Time to get serious about tracking criminals’ guns
Editorials July 22, 2013 6:52PM
Updated: August 24, 2013 6:28AM
The six people killed and 23 wounded across the city in shootings from Friday night through Sunday remind us we can’t let up in the struggle for sensible gun laws.
On Monday, Sen. Dick Durbin (D-Ill.) and Cook County Sheriff Tom Dart urged more police departments to take advantage of the federal system to track guns used in crimes. Durbin said he is introducing legislation to give police departments that don’t participate in the system, called eTrace, an incentive to do so.
When guns used in crimes are traced to the source, it not only helps track down criminals but also identifies trafficking patterns. Anything that helps police understand how guns get into the hands of criminals makes our streets safer.
Unfortunately, only about 4,700 of the roughly 18,000 law enforcement agencies across the county participate in eTrace. Many of them are smaller departments that don’t view tracing firearms as a priority, Durbin said.
In a process that Durbin calls “easy and free,” police using eTrace send in the name of the manufacturer, the model and the serial number to the National Tracing Center, which can trace the gun back to the first legal purchaser.
The more that police use eTrace, the better understanding they get of gun traffkicking and the more clues they get about how criminals obtain guns, said Jens Ludwig, director of the University of Chicago Crime Lab.

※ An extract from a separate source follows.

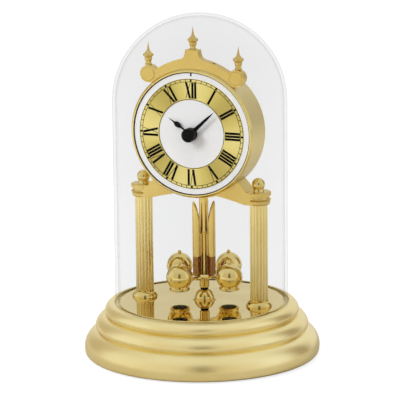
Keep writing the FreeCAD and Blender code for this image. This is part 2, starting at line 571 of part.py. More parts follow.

To get more police departments to sign up, Durbin’s bill would give preference for federal grants to police to departments that use eTrace.
“I can’t tell you what a valuable tool this is,” Dart said Monday. “If you’re opposed to this, you are for criminals. It is really that simple.”
By itself, Durbin’s bill won’t close the loopholes that give criminals easy access to guns. But it’s a worthwhile effort to keep some guns out of criminals’ hands.